Roy Cohn was both a victim of homophobia and complicit in it

How paranoia and persecution ruined the lives of countless gay men and women In Washington DC

August 1, 2022 14:14
Fry-RoyCohnDocumentary
6 min read

Allegations of nefarious plotting, dark charges of betrayal and treachery, and a seeming threat to the very fabric of American democracy.

No, not this summer’s extraordinary congressional probe into the assault on the US Capitol last January, nor the Watergate hearings nearly 50 years ago which brought down Richard Nixon.

Instead, the moment when, two decades before “Tricky Dicky” Nixon's fall from grace, Senator Joe McCarthy’s anti-communist witch hunt reached a dramatic climax as he took on the US Army.

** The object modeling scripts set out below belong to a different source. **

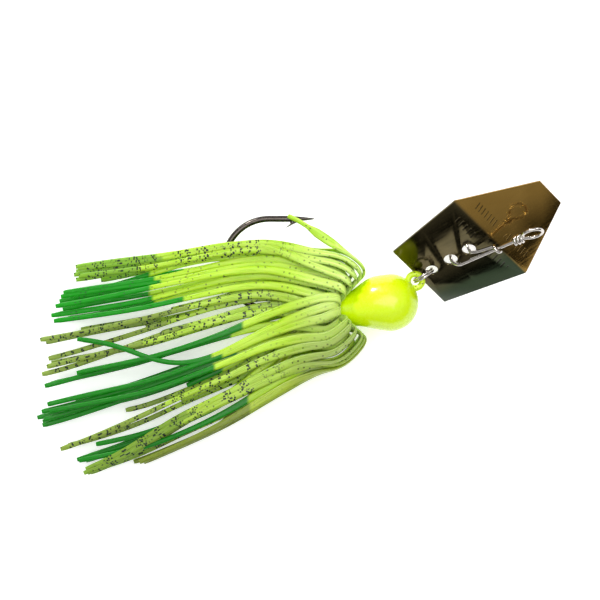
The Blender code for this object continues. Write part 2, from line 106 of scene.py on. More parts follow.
# Outline of the spread skirt, and the heights of its eight layers at the hook's bend and at the tail
SKIRT_TOP = (
    (-13.0, 10.8),
    (-15.7, 11.9),
    (-20.6, 13.0),
    (-25.0, 13.2),
    (-29.4, 12.5),
    (-47.0, 9.5),
    (-61.6, 7.4),
)
SKIRT_BOTTOM = ((-13.3, -14.8), (-17.6, -17.5), (-31.4, -24.0), (-47.1, -30.9), (-60.0, -34.4))
LAYERS_AT_BEND = (3.1, 3.9, 4.7, 5.5, 8.1, 8.9, 9.7, 10.5)
TAIL_LAYER_STEP = 0.8
TAIL_LOWEST = 0.45
FREE_FROM = -36.0  # x behind which the strands follow their lanes
SWAY = 0.3
# Each half strand from the +Y side to the -Y side: x of its tip, its share of the skirt's width
# (0 at the bottom edge, 1 at the top) where it leaves the hook and the same at its tip
WIDE_UPPER = (
    (-22.0, 1.0, 1.0),
    (-61.6, 0.98, 0.985),
    (-61.3, 0.4, 0.647),
    (-64.6, 0.26, 0.158),
    (-60.0, 0.15, 0.03),
)
WIDE_LOWER = (
    (-47.0, 0.92, 0.93),
    (-66.0, 0.78, 0.79),
    (-45.0, 0.6, 0.6),
    (-68.6, 0.33, 0.31),
    (-50.5, 0.01, 0.005),
)
CLOSE_UPPER = (
    (-62.0, 0.95, 0.955),
    (-64.1, 0.88, 0.873),
    (-66.5, 0.79, 0.78),
    (-68.7, 0.69, 0.687),
    (-67.8, 0.49, 0.47),
    (-68.4, 0.37, 0.36),
    (-58.7, 0.13, 0.01),
)
CLOSE_LOWER = (
    (-61.9, 0.97, 0.97),
    (-65.2, 0.84, 0.85),
    (-67.9, 0.66, 0.67),
    (-66.8, 0.57, 0.56),
    (-67.9, 0.38, 0.345),
    (-63.5, 0.22, 0.165),
    (-57.0, 0.06, 0.03),
)
UNDER_UPPER = (
    (-44.7, 0.84, 0.85),
    (-67.2, 0.66, 0.583),
    (-69.4, 0.37, 0.325),
    (-39.8, 0.31, 0.3),
    (-61.5, 0.12, 0.085),
)
UNDER_LOWER = (
    (-50.0, 0.88, 0.89),
    (-46.0, 0.7, 0.7),
    (-66.9, 0.33, 0.315),
    (-41.0, 0.24, 0.23),
    (-47.8, 0.13, 0.06),
)
OVER_UPPER = (
    (-56.7, 0.92, 0.877),
    (-63.4, 0.76, 0.757),
    (-42.8, 0.7, 0.71),
    (-68.4, 0.6, 0.53),
    (-68.3, 0.34, 0.297),
    (-57.7, 0.14, 0.143),
    (-47.9, 0.01, 0.0),
)
OVER_LOWER = (
    (-60.8, 0.95, 0.94),
    (-64.5, 0.81, 0.8),
    (-48.0, 0.66, 0.65),
    (-66.9, 0.5, 0.465),
    (-52.0, 0.28, 0.27),
    (-60.0, 0.15, 0.1),
    (-44.0, 0.0, 0.0),
)
# The one strand that ends over the hook's point
OVER_POINT = ((-13.0, 12.6, 9.0), (-16.6, 15.2, 8.5), (-18.6, 16.3, 8.35), (-20.0, 16.95, 8.2))

# Split ring: two coils lying against each other
RING_CENTRE = EYE + Vector((1.65, 1.19, -0.715))
RING_AXIS = Vector((-0.556, 0.825, 0.102)).normalized()
RING_RADIUS = 2.2
RING_WIRE_RADIUS = 0.21
RING_COIL_OFFSET = 0.235
RING_JOG = math.radians(40)

# Blade: frame (length, width, normal), then its outline as distance from the rear edge
BLADE_LENGTH_AXIS = Vector((0.789, 0.442, 0.427)).normalized()
BLADE_WIDTH_HINT = Vector((0.615, -0.567, -0.548))
BLADE_HOLE_CENTRE = RING_CENTRE + Vector((1.65, 1.107, -0.037))
BLADE_THICKNESS = 0.5
BLADE_LENGTH = 32.0
BLADE_REAR_WIDTH = 17.1
BLADE_WIDEST = 23.9
BLADE_WIDEST_AT = 17.25
BLADE_FRONT_WIDTH = 7.0
BLADE_BEND = math.radians(13)
BLADE_BEND_LENGTH = 1.6
RING_HOLE_AT = 3.1
RING_HOLE_RADIUS = 1.2
SNAP_HOLES_AT = (7.7, 12.1)
SNAP_HOLE_RADIUS = 1.35

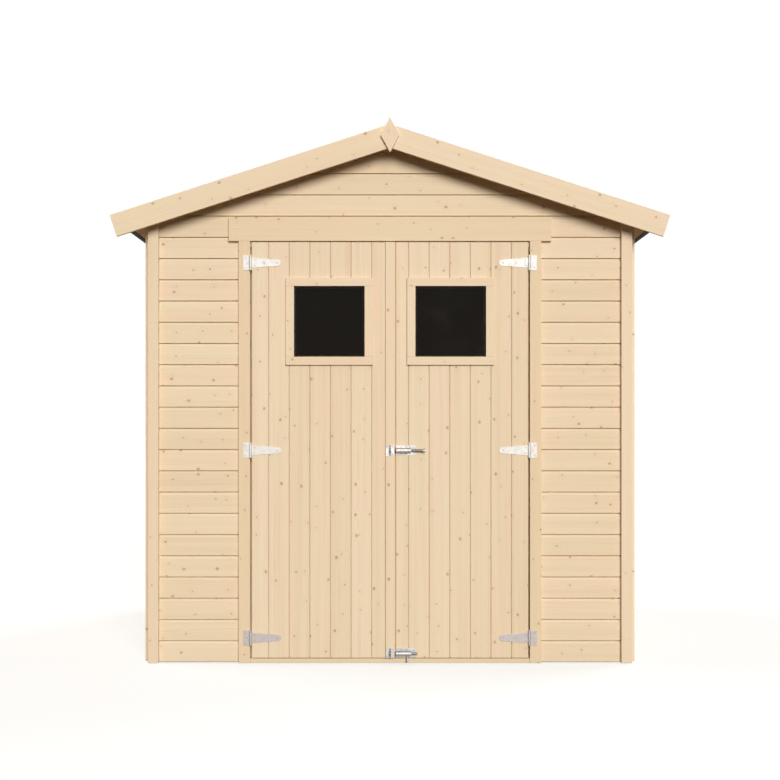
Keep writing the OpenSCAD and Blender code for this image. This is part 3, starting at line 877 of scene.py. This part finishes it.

A smear, slur and slander too far, it turned the public decisively against him and brought the infamous “Red Scare” of the early Cold War years to a close.

The Army-McCarthy hearings, as they came to be known, feature in US writer and journalist James Kirchick’s fascinating new book Secret City: The Hidden History of Gay Washington. Mr Kirchick, who is Jewish and gay himself, explores how a noxious mix of paranoia and persecution, coupled with secrecy and shame, wrecked the careers, shredded the reputations and ruined the lives of countless gay men and women. And, as the author shows, helped shape the citadel of American power itself.